I always install a limb pad liner, often several layers, using it as an opportunity to add additional accents.
I would tape the side cracks to prevent outflow, mill open the crack on the pad top a very small amount (just enough to pool the glue), and pour in some extra thin CA. It's as thin or thinner than water.  It will penetrate right through to the sides and bottom.  Then pull the alignment pins, sand the limb pad, and add on a liner, the G10 would work great.  If you shape the liner to match the limb pad and the limb butt end exactly, you may get away with not having to refinish the entire riser.   Judging by the quality of work you do, it should work out beautifully.
Attached is a picture of a similar piece of figured Claro Walnut with grain also sweeping up into the limb pad, and the liner .
Best luck!
Regards, Noah

[attachment=1]
Any man who lives within his means clearly lacks imagination

Crooked Stic

Another thing I have found about stabilizing walnut that it needs to soak a long time to gain much weight. Witch to me being walnut porus should soak more  :dunno:
High on Archery.

Jon Lipovac

#375
Beautiful work Noah!

Thanks to everyone for the comments.

This is what I decided to do, which is really inline with most of the suggestions. It really is not rocket science. Just simple structural practice.

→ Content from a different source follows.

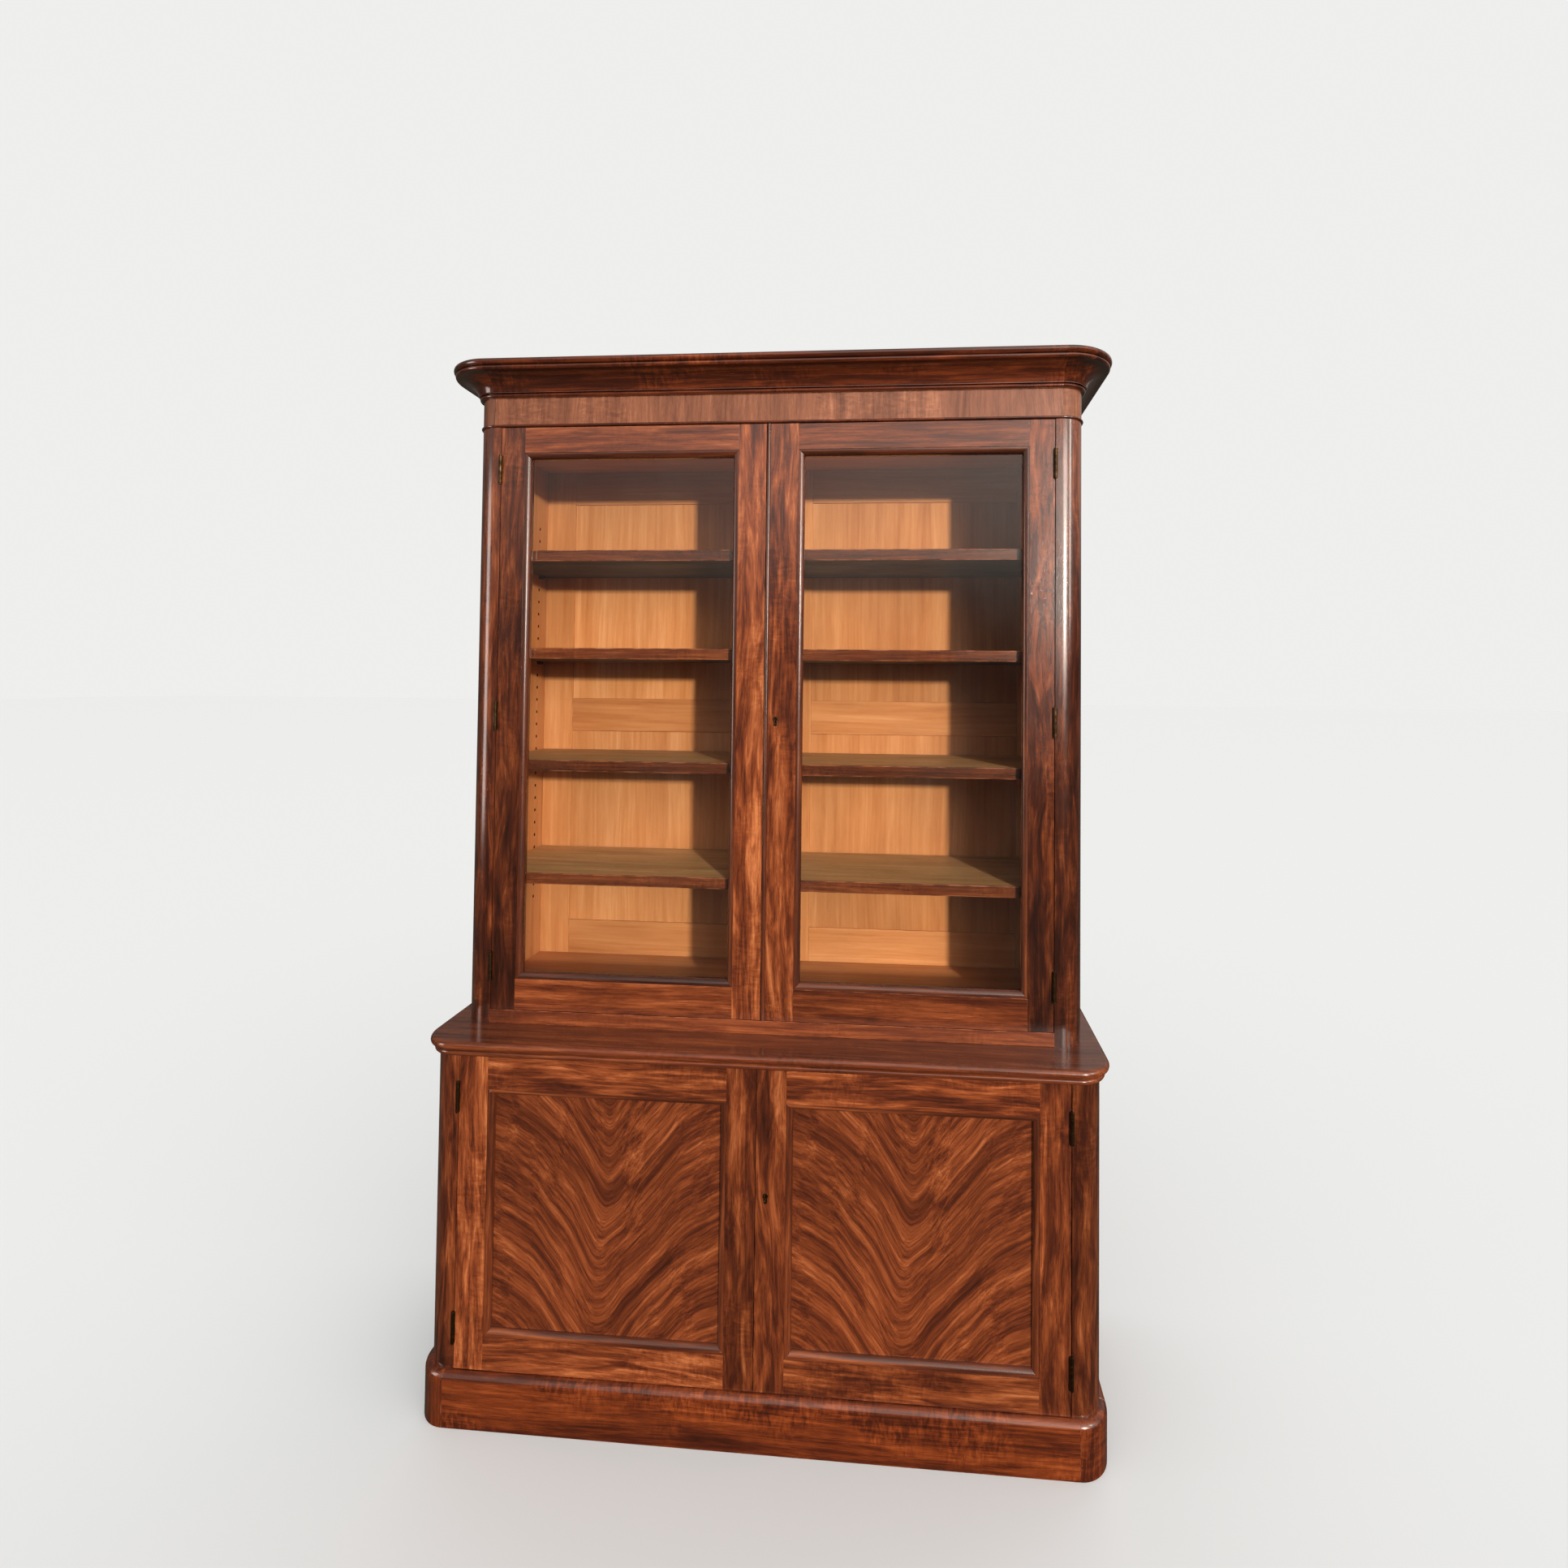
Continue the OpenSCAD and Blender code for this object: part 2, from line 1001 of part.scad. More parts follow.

Pulled the pins. Sanded all the finish off the area to be repaired, blew out the cracks, super thin CA the whole limb pad and sides to rejection.
Milled the alignment holes in .031 black G10, 80grit prepped the G10, used past wax on the limbs and bolt for a release agent, used Huntsman epoxy on the G10 and bolted the limbs on tight and clamped.

I'll simply reshape the riser with limbs attached and refinish.

I'd be pretty shocked if it has an issue moving forward.

Lesson learned.

Crooked Stic

That should be good. G10 should keep it stable
High on Archery.

Jon Lipovac

I'm gonna clean it up now and take it to a shoot tomorrow and see how she holds up. I'll easily run a hundred arrows through it at 31".

If it holds up like expected, I'll get it refinished and back to Mike next week.

Kirkll

Quote from: Crooked Stic on April 13, 2023, 08:10:21 AM
Whatever you do to try and fix the cracks and I have done it with water thin CA . I think a composite pad cap needs to be on there also. And am interested to see other suggestions.
Running phenolic on the limb pads is the only way to go. I do it on all my TD bows.
Cap it first, then fill with thin CA.   


Didn't see you last post.... That should work just fine.   
Big Foot Bows
Traditional Archery
bigfootbows@gmail.com
http://bigfootbows.com/b/bows/

stickmonkey

All of the bows look awesome!! I have been struggling a bit getting a set of limbs in the correct weight since it's a new form. After chatting with Stic I think I am on the right track and should have a good set soon.
Time is the crucible of a man's integrity.